◆ WHAT YOU WILL DO ◆
Restate the span of lines that starts with the line containing "STRING_R = 0.3" and ends with the line containing "LUG_Y = 17.5", word for word, including both, with nothing else.

Dataset excerpt:
▶
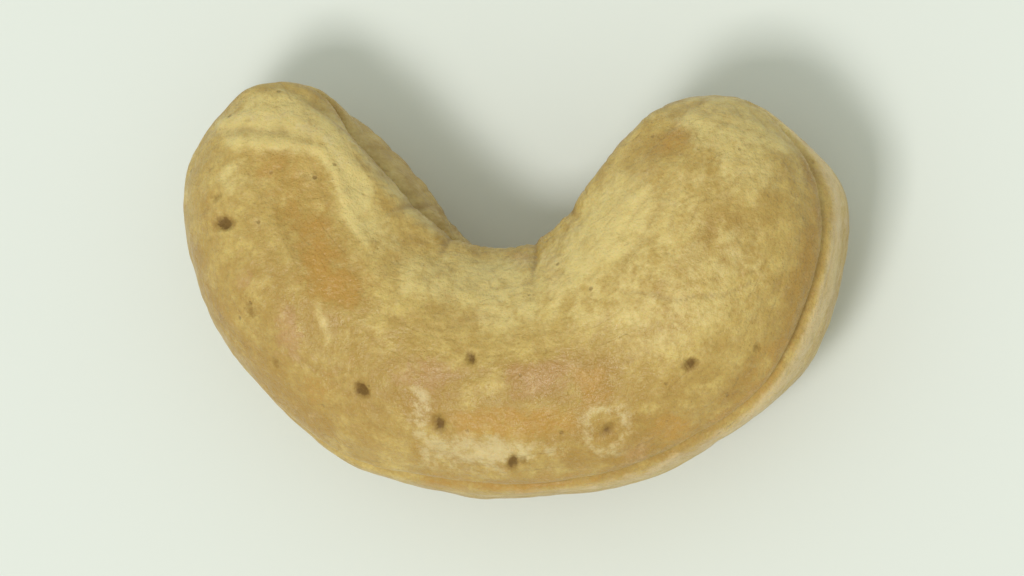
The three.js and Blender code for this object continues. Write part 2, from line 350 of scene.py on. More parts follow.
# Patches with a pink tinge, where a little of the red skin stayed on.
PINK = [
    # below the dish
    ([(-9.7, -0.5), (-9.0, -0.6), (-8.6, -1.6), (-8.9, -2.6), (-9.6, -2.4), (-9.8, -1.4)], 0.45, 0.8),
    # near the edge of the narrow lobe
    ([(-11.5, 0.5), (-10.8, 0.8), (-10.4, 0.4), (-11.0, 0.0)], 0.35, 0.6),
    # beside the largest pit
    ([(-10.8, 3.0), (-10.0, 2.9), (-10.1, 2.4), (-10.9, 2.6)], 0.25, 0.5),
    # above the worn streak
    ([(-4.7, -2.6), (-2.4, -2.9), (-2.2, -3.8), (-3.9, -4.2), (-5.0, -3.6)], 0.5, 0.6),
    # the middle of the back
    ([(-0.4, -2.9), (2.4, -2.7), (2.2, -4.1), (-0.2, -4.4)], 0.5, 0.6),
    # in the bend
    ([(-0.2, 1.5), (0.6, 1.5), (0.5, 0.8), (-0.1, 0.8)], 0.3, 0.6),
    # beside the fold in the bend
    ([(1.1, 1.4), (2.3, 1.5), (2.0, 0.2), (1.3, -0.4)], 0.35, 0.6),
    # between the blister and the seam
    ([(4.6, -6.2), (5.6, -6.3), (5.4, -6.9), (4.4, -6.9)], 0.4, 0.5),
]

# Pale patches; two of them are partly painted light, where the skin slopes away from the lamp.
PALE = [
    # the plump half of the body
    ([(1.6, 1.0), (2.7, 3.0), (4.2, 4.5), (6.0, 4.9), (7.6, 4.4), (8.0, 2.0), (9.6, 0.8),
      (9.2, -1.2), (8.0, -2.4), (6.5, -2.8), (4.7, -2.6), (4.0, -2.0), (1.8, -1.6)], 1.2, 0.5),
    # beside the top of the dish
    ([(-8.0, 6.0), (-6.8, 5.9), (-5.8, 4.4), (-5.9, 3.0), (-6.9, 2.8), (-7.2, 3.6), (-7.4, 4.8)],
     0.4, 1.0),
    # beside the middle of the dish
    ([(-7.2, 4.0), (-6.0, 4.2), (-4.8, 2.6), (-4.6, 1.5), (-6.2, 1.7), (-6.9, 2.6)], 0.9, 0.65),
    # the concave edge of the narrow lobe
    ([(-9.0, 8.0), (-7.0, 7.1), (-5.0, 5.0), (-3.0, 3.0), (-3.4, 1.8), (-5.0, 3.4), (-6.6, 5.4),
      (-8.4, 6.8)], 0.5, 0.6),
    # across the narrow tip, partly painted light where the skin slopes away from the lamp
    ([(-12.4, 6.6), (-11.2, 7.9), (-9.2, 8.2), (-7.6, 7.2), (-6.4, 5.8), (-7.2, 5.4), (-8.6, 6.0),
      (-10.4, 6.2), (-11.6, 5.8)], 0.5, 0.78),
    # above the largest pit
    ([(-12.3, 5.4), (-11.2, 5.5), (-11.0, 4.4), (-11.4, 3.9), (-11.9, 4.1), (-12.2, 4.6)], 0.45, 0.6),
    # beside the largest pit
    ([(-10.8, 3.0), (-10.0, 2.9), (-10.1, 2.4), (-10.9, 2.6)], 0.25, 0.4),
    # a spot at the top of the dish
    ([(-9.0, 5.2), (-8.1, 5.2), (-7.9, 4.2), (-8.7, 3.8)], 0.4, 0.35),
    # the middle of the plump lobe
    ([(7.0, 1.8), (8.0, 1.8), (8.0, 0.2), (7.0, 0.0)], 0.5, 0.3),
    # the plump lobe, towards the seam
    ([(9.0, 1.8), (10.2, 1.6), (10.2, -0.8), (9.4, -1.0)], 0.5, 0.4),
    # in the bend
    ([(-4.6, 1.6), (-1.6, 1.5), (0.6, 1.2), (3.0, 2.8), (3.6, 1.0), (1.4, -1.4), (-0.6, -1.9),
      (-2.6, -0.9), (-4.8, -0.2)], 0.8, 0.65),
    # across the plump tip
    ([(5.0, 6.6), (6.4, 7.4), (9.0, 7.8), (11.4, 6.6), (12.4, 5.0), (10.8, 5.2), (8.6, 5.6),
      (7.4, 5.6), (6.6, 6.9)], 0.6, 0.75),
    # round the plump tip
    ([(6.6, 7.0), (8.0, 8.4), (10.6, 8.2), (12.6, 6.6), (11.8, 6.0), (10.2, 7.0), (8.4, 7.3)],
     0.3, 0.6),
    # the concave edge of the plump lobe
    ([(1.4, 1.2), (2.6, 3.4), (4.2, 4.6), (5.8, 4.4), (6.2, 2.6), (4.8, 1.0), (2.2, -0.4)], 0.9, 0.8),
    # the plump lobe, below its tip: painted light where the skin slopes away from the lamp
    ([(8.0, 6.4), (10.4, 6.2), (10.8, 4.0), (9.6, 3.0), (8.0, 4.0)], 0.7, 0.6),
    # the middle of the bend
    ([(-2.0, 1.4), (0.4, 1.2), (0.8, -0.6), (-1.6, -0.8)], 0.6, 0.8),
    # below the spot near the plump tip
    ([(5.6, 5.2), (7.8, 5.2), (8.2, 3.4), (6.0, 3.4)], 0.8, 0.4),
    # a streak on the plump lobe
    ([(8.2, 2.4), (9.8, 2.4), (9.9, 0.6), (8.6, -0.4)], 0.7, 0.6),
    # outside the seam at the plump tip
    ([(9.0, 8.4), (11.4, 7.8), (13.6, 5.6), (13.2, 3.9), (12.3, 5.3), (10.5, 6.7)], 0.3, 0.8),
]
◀
▶
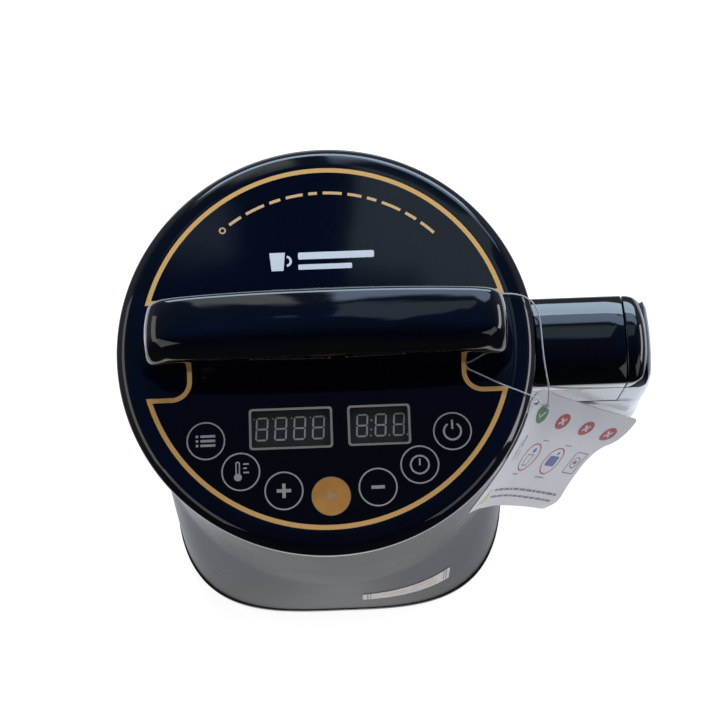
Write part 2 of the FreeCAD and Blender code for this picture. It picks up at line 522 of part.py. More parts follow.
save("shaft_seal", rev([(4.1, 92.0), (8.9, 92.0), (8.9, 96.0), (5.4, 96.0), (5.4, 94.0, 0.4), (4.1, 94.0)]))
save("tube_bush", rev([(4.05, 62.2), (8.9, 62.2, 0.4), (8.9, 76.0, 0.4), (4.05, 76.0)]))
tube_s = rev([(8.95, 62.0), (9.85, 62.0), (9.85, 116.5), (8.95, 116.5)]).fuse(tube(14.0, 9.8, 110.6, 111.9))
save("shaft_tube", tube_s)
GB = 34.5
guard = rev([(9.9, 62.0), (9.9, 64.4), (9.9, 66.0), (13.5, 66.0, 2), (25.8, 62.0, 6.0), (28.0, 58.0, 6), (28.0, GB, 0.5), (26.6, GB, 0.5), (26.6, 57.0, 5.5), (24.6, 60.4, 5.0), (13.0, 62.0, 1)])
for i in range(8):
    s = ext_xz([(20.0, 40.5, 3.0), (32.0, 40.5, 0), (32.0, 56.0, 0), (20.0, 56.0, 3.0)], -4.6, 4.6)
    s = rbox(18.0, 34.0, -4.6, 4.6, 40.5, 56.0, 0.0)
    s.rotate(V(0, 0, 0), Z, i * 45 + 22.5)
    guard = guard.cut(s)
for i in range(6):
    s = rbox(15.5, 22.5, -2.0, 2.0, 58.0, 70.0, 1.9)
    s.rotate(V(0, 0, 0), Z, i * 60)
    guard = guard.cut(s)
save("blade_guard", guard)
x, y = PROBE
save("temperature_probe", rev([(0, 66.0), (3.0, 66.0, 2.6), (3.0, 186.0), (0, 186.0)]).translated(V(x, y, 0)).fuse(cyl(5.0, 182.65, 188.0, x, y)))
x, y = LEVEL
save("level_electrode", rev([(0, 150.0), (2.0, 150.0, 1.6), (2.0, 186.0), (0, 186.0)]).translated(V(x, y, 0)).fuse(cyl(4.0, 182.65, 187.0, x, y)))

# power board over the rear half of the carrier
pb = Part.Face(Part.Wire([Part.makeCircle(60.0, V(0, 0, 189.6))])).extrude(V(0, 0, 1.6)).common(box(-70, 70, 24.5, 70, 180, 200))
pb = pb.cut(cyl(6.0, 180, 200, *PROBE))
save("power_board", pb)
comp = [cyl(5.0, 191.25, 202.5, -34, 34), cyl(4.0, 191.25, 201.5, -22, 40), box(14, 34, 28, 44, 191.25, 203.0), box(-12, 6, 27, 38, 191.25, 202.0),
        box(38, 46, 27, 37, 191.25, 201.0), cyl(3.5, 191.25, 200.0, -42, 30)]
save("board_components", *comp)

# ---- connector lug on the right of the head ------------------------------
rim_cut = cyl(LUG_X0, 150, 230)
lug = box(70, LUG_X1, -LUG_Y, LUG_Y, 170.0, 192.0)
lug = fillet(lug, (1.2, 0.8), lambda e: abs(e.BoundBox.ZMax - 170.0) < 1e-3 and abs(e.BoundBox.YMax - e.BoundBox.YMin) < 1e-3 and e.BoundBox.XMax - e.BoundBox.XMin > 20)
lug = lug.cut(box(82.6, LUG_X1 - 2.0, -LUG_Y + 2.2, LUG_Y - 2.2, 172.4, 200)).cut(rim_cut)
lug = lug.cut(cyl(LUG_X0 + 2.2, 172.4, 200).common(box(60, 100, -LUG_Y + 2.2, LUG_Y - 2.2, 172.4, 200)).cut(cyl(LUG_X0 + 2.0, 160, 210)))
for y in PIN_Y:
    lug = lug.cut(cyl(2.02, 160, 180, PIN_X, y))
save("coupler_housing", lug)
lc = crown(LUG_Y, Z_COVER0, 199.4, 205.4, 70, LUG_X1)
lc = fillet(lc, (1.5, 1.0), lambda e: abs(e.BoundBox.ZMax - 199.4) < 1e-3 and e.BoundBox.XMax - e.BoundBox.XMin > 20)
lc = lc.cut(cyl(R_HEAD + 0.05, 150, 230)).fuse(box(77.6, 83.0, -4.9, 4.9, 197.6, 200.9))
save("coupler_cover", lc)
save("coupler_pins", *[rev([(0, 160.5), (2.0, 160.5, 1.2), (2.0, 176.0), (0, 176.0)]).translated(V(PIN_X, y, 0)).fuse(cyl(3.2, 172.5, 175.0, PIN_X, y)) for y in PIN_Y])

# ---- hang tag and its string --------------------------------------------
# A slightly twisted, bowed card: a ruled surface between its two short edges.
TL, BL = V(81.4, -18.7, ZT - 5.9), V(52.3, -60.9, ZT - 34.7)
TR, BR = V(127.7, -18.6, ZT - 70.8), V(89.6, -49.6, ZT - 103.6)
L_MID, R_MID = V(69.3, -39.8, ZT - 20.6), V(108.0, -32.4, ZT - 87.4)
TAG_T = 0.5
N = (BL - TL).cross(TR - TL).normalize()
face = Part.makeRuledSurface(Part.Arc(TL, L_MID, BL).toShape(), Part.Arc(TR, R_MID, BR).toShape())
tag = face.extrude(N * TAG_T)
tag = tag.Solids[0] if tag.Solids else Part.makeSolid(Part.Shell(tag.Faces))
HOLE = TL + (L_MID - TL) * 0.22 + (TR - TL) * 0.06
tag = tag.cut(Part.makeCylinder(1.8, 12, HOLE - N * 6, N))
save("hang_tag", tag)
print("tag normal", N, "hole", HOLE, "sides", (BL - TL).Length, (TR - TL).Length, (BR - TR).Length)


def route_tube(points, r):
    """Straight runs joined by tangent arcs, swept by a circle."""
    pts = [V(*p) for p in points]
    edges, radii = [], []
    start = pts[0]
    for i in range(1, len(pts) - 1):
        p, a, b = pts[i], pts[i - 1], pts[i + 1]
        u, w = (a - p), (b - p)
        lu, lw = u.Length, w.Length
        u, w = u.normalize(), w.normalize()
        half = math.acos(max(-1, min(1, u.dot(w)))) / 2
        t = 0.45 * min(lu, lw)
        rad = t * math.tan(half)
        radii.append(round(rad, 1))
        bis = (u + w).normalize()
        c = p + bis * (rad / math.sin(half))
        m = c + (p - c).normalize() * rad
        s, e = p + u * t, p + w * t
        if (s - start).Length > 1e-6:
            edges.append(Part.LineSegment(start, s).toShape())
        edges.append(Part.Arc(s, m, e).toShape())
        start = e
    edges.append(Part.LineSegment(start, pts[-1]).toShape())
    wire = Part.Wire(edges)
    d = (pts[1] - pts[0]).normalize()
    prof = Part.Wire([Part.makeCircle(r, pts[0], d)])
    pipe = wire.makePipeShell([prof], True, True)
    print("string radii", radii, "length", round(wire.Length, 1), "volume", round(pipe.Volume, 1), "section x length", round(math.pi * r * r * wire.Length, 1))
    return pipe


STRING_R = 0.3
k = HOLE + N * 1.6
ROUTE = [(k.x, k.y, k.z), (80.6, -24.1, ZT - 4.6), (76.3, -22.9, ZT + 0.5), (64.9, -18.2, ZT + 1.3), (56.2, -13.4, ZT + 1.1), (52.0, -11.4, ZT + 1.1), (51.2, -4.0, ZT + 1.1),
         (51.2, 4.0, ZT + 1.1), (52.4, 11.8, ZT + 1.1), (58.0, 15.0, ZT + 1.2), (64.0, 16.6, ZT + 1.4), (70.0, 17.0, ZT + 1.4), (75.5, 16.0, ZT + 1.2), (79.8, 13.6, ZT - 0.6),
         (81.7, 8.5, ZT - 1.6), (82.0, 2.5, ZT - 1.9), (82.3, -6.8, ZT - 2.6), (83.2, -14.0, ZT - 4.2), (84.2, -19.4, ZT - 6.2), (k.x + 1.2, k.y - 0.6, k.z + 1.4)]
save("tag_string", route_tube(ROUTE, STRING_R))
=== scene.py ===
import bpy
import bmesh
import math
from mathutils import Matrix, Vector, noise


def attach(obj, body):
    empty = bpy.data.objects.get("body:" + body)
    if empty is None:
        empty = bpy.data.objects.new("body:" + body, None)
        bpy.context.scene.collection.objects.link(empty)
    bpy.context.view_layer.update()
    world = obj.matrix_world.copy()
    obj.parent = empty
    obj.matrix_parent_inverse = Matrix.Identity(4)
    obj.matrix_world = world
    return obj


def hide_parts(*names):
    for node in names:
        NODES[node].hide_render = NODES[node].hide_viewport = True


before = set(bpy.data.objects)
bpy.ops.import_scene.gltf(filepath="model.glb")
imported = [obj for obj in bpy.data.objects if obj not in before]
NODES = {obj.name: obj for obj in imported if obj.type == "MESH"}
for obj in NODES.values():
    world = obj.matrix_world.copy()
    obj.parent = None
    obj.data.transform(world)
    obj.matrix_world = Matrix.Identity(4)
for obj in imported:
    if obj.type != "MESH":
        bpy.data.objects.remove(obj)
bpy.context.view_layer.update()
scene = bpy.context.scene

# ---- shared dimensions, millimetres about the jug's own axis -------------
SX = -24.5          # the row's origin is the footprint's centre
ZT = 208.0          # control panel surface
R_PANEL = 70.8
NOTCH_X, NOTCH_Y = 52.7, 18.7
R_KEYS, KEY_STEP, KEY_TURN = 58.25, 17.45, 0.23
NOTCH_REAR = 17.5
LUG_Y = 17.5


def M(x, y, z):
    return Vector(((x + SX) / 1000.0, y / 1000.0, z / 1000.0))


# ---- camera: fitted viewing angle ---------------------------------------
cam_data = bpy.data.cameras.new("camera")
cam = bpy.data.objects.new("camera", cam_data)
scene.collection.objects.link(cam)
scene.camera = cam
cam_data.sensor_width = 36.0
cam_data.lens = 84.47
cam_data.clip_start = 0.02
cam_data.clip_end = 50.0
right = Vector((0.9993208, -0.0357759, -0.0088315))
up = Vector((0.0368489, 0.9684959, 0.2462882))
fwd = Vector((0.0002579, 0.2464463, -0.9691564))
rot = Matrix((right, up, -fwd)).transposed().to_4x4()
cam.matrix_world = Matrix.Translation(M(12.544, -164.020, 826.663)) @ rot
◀
◆ TASK SOLUTION ◆
STRING_R = 0.3
k = HOLE + N * 1.6
ROUTE = [(k.x, k.y, k.z), (80.6, -24.1, ZT - 4.6), (76.3, -22.9, ZT + 0.5), (64.9, -18.2, ZT + 1.3), (56.2, -13.4, ZT + 1.1), (52.0, -11.4, ZT + 1.1), (51.2, -4.0, ZT + 1.1),
         (51.2, 4.0, ZT + 1.1), (52.4, 11.8, ZT + 1.1), (58.0, 15.0, ZT + 1.2), (64.0, 16.6, ZT + 1.4), (70.0, 17.0, ZT + 1.4), (75.5, 16.0, ZT + 1.2), (79.8, 13.6, ZT - 0.6),
         (81.7, 8.5, ZT - 1.6), (82.0, 2.5, ZT - 1.9), (82.3, -6.8, ZT - 2.6), (83.2, -14.0, ZT - 4.2), (84.2, -19.4, ZT - 6.2), (k.x + 1.2, k.y - 0.6, k.z + 1.4)]
save("tag_string", route_tube(ROUTE, STRING_R))
=== scene.py ===
import bpy
import bmesh
import math
from mathutils import Matrix, Vector, noise


def attach(obj, body):
    empty = bpy.data.objects.get("body:" + body)
    if empty is None:
        empty = bpy.data.objects.new("body:" + body, None)
        bpy.context.scene.collection.objects.link(empty)
    bpy.context.view_layer.update()
    world = obj.matrix_world.copy()
    obj.parent = empty
    obj.matrix_parent_inverse = Matrix.Identity(4)
    obj.matrix_world = world
    return obj


def hide_parts(*names):
    for node in names:
        NODES[node].hide_render = NODES[node].hide_viewport = True


before = set(bpy.data.objects)
bpy.ops.import_scene.gltf(filepath="model.glb")
imported = [obj for obj in bpy.data.objects if obj not in before]
NODES = {obj.name: obj for obj in imported if obj.type == "MESH"}
for obj in NODES.values():
    world = obj.matrix_world.copy()
    obj.parent = None
    obj.data.transform(world)
    obj.matrix_world = Matrix.Identity(4)
for obj in imported:
    if obj.type != "MESH":
        bpy.data.objects.remove(obj)
bpy.context.view_layer.update()
scene = bpy.context.scene

# ---- shared dimensions, millimetres about the jug's own axis -------------
SX = -24.5          # the row's origin is the footprint's centre
ZT = 208.0          # control panel surface
R_PANEL = 70.8
NOTCH_X, NOTCH_Y = 52.7, 18.7
R_KEYS, KEY_STEP, KEY_TURN = 58.25, 17.45, 0.23
NOTCH_REAR = 17.5
LUG_Y = 17.5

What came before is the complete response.